S&P had upgraded its outlook on India’s sovereign rating of ‘BBB-’ to positive in May last year, citing strong and steady economic growth. Speaking at a webinar on Asia-Pacific Sovereign Ratings, S&P Global Ratings Director YeeFarn Phua said India is not a trade-driven economy and will not be significantly impacted by the new tariffs. He noted that India’s exports to the US account for only about 2 percent of its GDP and that major export sectors such as pharmaceuticals and consumer electronics are exempt from the new duties.

YeeFarn stated that over the longer term, the tariffs are unlikely to pose a major threat to India’s economy, and the positive outlook on the country remains unchanged. S&P expects India’s GDP to grow by 6.5 percent in the current financial year, consistent with last year’s performance.

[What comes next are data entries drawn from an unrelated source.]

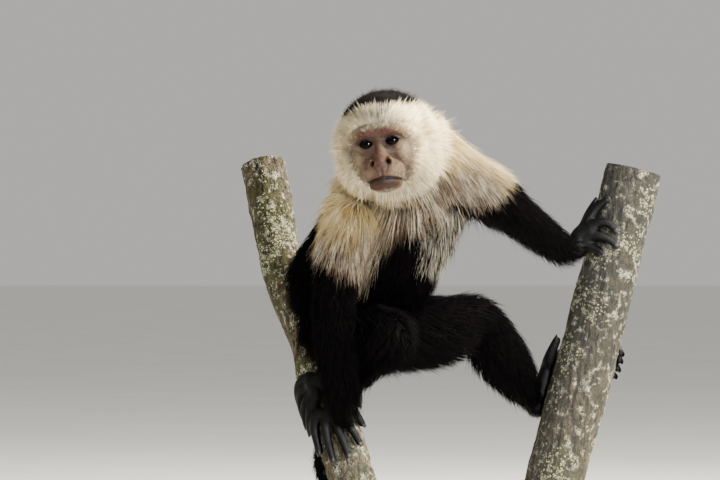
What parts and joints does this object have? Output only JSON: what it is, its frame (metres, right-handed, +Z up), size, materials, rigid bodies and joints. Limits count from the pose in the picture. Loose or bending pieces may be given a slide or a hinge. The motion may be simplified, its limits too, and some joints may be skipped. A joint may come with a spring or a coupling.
{
  "type": "white-faced capuchin monkey",
  "caption": "Life-size still model of a white-faced capuchin monkey stretched between two cut lengths of trunk, gripping both, on a flat base with two short rods.",
  "frame": {"origin": "centre of the stand base's flat underside, at floor level", "axes": "+Z up; the animal faces -Y; +X is its left, towards the perch that its left hand and left foot hold"},
  "size_m": [0.4574, 0.323, 0.5467],
  "materials": {
    "black_fur": "deep black-brown coat with a soft sheen",
    "cream_fur": "cream to white coat of face, throat, chest and shoulders, matt",
    "face_skin": "bare pinkish tan skin, satin",
    "black_skin": "black skin of hands and feet, thinly haired, satin",
    "eye": "dark brown glass eye, glossy",
    "bark": "rough grey-brown bark with lichen and moss",
    "stand_paint": "satin charcoal paint",
    "rod_steel": "brushed steel"
  },
  "bodies": {
    "root": {"ear_left": "face_skin", "ear_right": "face_skin", "eye_left": "eye", "eye_right": "eye", "foot_left": "black_skin", "foot_right": "black_skin", "forearm_left": "black_fur", "forearm_right": "black_fur", "hand_left": "black_skin", "hand_right": "black_skin", "head": "cream_fur", "neck": "cream_fur", "perch_left": "bark", "perch_right": "bark", "shin_left": "black_fur", "shin_right": "black_fur", "stand_base": "stand_paint", "stand_rod_left": "rod_steel", "stand_rod_right": "rod_steel", "tail_1": "black_fur", "tail_2": "black_fur", "tail_3": "black_fur", "tail_4": "black_fur", "thigh_left": "black_fur", "thigh_right": "black_fur", "trunk": "black_fur", "upper_arm_left": "cream_fur", "upper_arm_right": "black_fur"}
  },
  "joints": []
}
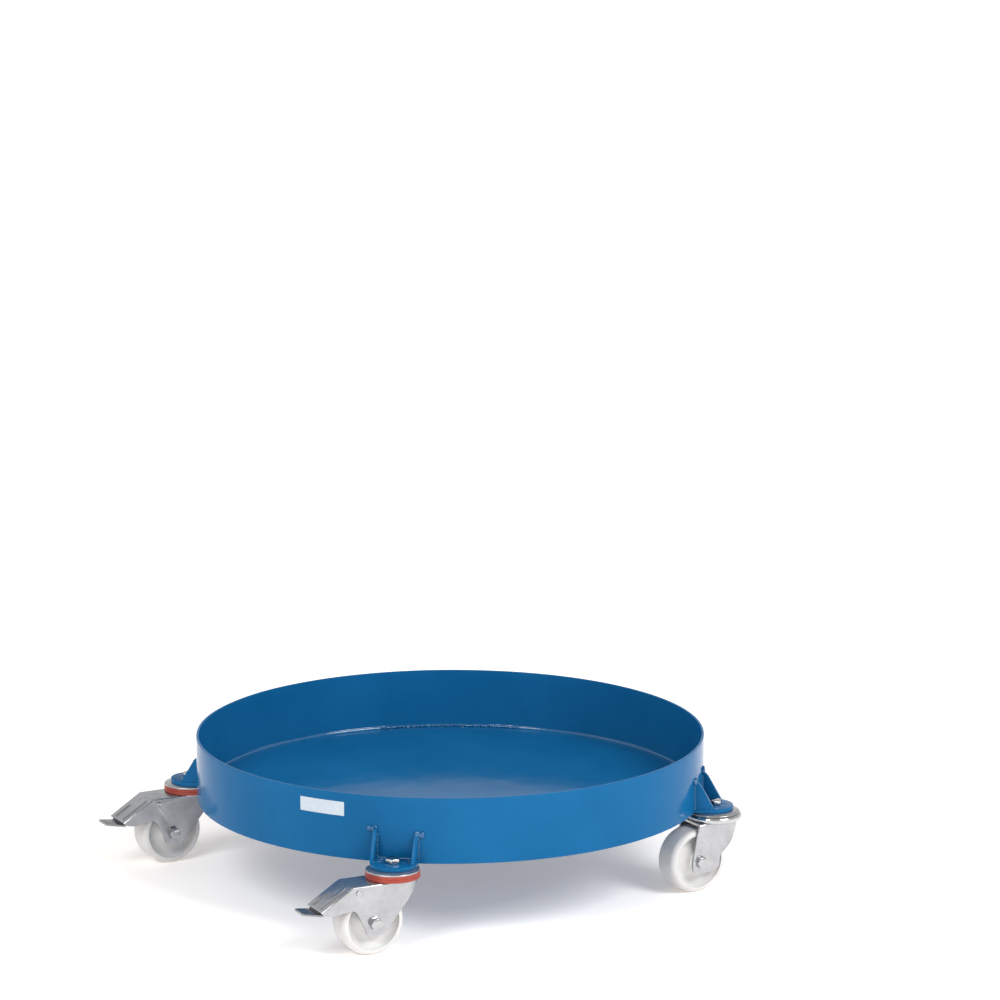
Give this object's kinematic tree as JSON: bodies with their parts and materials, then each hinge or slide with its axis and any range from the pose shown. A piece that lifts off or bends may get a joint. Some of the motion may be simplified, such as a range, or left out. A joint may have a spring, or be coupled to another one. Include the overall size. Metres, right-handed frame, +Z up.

He also highlighted that many global companies are establishing operations in India under the ‘China plus one’ strategy, primarily to serve the large domestic market rather than relying on exports to the US. India’s expanding middle class continues to be a major draw for investors.

The US remains India’s largest trading partner. In 2024–25, bilateral trade between the two countries reached USD 186 billion. India exported goods worth USD 86.5 billion to the US, while imports stood at USD 45.3 billion, resulting in a trade surplus of USD 41 billion for India.